Wednesday, 4 December, 2002, 14:03 GMT
The best-selling writer JK Rowling has given her backing to a university project hoping to solve some of the mysteries of multiple sclerosis (MS).
The MS Society Scotland, of which Rowling is patron, has given a grant to the University of Aberdeen to create a special research group.
The author of the Harry Potter novels, whose mother died 10 years after being diagnosed with MS, has donated an undisclosed amount to the project.
About 10,500 people have MS in Scotland and access to treatment has been described as resembling a lottery.
Earlier this year, Rowling was reported to be outraged at the shortage of MS nurses north of the border.
The millionaire author and her husband, Neil Murray, who are expecting their first child, recently hosted a lavish fundraising ball for the MS Society Scotland at Stirling Castle, which raised £275,000.

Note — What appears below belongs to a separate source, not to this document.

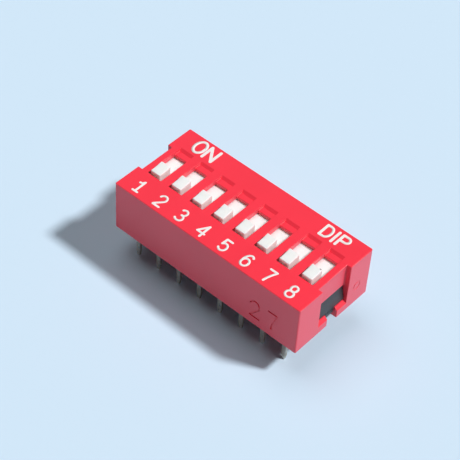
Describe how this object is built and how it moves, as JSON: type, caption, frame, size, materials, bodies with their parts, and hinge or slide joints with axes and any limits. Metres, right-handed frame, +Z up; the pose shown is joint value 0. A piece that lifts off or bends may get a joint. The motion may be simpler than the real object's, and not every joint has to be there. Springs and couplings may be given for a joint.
{
  "type": "dip switch",
  "caption": "Through-hole slide DIP switch: red clipped-on cover with numbered slots, black base, rows of tinned pins, and a white sliding actuator with a bridging contact under each slot.",
  "frame": {"origin": "middle of the footprint at the level of the pin tips", "axes": "+X along the row towards the last switch, +Y towards the ON side, +Z up"},
  "size_m": [0.0216, 0.01, 0.0094],
  "materials": {
    "cover_red": "satin moulded plastic",
    "base_black": "satin moulded plastic",
    "actuator_white": "satin moulded plastic",
    "terminal_tin": "tin plated, satin",
    "contact_gold": "gold plated, bright"
  },
  "bodies": {
    "housing": {"cover": "cover_red", "base": "base_black", "terminal_front_1": "terminal_tin", "terminal_front_2": "terminal_tin", "terminal_front_3": "terminal_tin", "terminal_front_4": "terminal_tin", "terminal_front_5": "terminal_tin", "terminal_front_6": "terminal_tin", "terminal_front_7": "terminal_tin", "terminal_front_8": "terminal_tin", "terminal_rear_1": "terminal_tin", "terminal_rear_2": "terminal_tin", "terminal_rear_3": "terminal_tin", "terminal_rear_4": "terminal_tin", "terminal_rear_5": "terminal_tin", "terminal_rear_6": "terminal_tin", "terminal_rear_7": "terminal_tin", "terminal_rear_8": "terminal_tin"},
    "slider_1": {"actuator_1": "actuator_white", "contact_1": "contact_gold"},
    "slider_2": {"actuator_2": "actuator_white", "contact_2": "contact_gold"},
    "slider_3": {"actuator_3": "actuator_white", "contact_3": "contact_gold"},
    "slider_4": {"actuator_4": "actuator_white", "contact_4": "contact_gold"},
    "slider_5": {"actuator_5": "actuator_white", "contact_5": "contact_gold"},
    "slider_6": {"actuator_6": "actuator_white", "contact_6": "contact_gold"},
    "slider_7": {"actuator_7": "actuator_white", "contact_7": "contact_gold"},
    "slider_8": {"actuator_8": "actuator_white", "contact_8": "contact_gold"}
  },
  "joints": [
    {"name": "slide_1", "type": "slide", "parent": "housing", "child": "slider_1", "axis": [0, 1, 0], "range_m": [0, 0.00183]},
    {"name": "slide_2", "type": "slide", "parent": "housing", "child": "slider_2", "axis": [0, 1, 0], "range_m": [0, 0.00183]},
    {"name": "slide_3", "type": "slide", "parent": "housing", "child": "slider_3", "axis": [0, 1, 0], "range_m": [0, 0.00183]},
    {"name": "slide_4", "type": "slide", "parent": "housing", "child": "slider_4", "axis": [0, 1, 0], "range_m": [0, 0.00183]},
    {"name": "slide_5", "type": "slide", "parent": "housing", "child": "slider_5", "axis": [0, 1, 0], "range_m": [0, 0.00183]},
    {"name": "slide_6", "type": "slide", "parent": "housing", "child": "slider_6", "axis": [0, 1, 0], "range_m": [0, 0.00183]},
    {"name": "slide_7", "type": "slide", "parent": "housing", "child": "slider_7", "axis": [0, 1, 0], "range_m": [0, 0.00183]},
    {"name": "slide_8", "type": "slide", "parent": "housing", "child": "slider_8", "axis": [0, 1, 0], "range_m": [0, 0.00183]}
  ]
}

The ball was held on the 12th anniversary of the death of her mother, Anne, at the age of 45, in 1990, after suffering from MS.
The society is putting up £500,000 to fund the new work in Aberdeen with the author donating a "significant" amount.
Ms Rowling said: "I'm proud to be supporting this vital research fellowship through which some of the best experts in the field are joining forces to strike back at MS.
"I became patron of the MS Society Scotland in early 2001 after I discovered the appallingly poor quality of care available to people with MS in Scotland, the MS capital of the world.
"Since then I've been heartened by the huge strides the MS Society Scotland
are making but there is still so much to do, especially in the field of
Multiple Sclerosis is the most common cause of neurological disability in young adults and women with MS outnumber men by two to one.
It is hoped that the research project will be able to explain the reasons for this and other mysteries such as why MS is more common further north of the equator.
The group will also consider the genetic or environmental factors which could trigger MS.
The newly-appointed senior fellow, Professor Chris Linington, and his colleagues will be working to devise better ways to diagnose MS and to predict its activity.
Prof Linnington said: "There's certainly been a drive towards centralising research resources.
"And of course this is basically, one could say, almost starved smaller universities over funding resources, which is why Aberdeen is delighted with the chance to set up a completely new research unit."
The team will also be working to develop more effective treatments.
The MS Research Group will be accommodated in new facilities in the university's School of Medical Sciences.
Multiple sclerosis (MS) is a condition of the central nervous system which impairs the brain's ability to transmit instructions to the muscles.
There is currently no cure for MS but there is a medicine that can modify its course in some people.
Effects of MS include blurred vision, other sensory loss, weakness, impotence and the inability to walk.
There are approximately 10,400 people in Scotland with MS.